Machover is no stranger to innovative composure and is known as the grandfather of Rock Band and Guitar Hero. The "hyperinstruments" he designed for Prince and Yo-Yo Ma in the 80's inspired the video games. He has been a professor at the MIT Media Lab since its inception in 1985. His robotic opera, Death and the Powers, was a Pulitzer Prize finalist last year. 
 
The New Creations Festival piece was a new creative process for Machover.
 
"In this case, I thought of the musical story of the piece and the shape of it. I knew I wanted the piece to be like someone coming into the city of Toronto, getting to know it, figuring it out and seeing the parts of it come together.

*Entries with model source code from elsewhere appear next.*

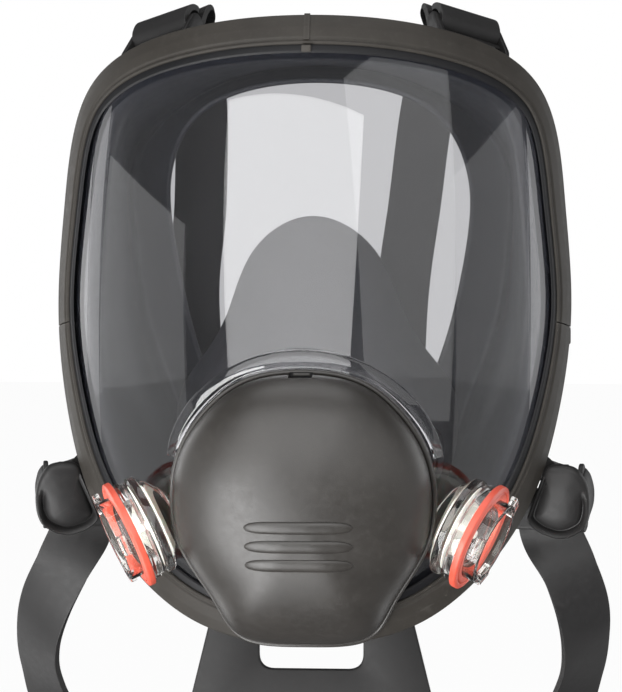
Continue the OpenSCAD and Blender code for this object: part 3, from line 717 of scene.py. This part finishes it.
def make_face_seal():
    """The seal's wall: held in the frame, back to a crease, then in to the edge of its opening."""
    fold, window = spline(FOLD_OUTLINE, AROUND), spline(WINDOW_OUTLINE, AROUND)
    depth = 10 - np.where(fold[:, 1] > 0, 30, 24) * (fold[:, 1] / 95) ** 2
    held, leave, past = (band_point(AROUND, inward, outward)
                         for inward, outward in ((3.6, -4.9), (10.6, -4.9), (10.5, -10.8)))
    crease = np.column_stack([fold[:, 0], depth, fold[:, 1]])
    edge = np.column_stack([window[:, 0], depth - 7, window[:, 1]])
    stations = [held, leave, past, mix(past, crease, 0.35), mix(past, crease, 0.7),
                mix(leave, crease, 0.93), mix(crease, edge, 0.12) + (0, 2, 0),
                mix(crease, edge, 0.5) + (0, 2.2, 0), mix(crease, edge, 0.8) + (0, 1, 0), edge]
    straight = np.stack([mix(held, leave, t) for t in np.linspace(0, 0.9, 6)], 1)
    curved = np.stack([route([s[i] for s in stations[1:]], np.linspace(0, 1, 64))
                       for i in range(len(AROUND))])
    wall = skin(np.concatenate([straight, curved], 1), SEAL_T / 2, -SEAL_T / 2)
    piece("face_seal", wall, SEAL, stands_for=["face_seal"])


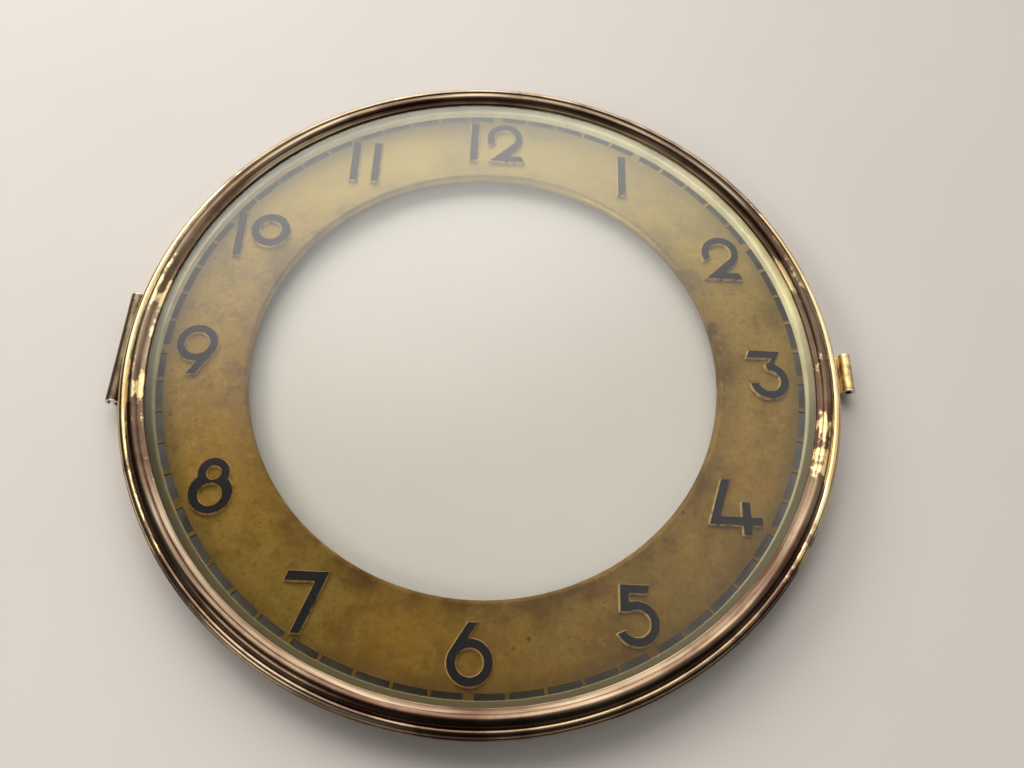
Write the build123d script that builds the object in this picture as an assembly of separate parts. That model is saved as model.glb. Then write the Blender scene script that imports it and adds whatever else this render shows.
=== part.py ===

I knew that process, which was very much the composing process, was also going to be the structure of the piece."
 
"It's important that it ends up being a piece of music people simply want to listen to and that creates an emotional effect and speaks for itself, but I also hope it's something that everybody who participated feels like it's theirs somehow -- including me. If it feels like something we all made and that none of us could have made without each other, that would be a great success."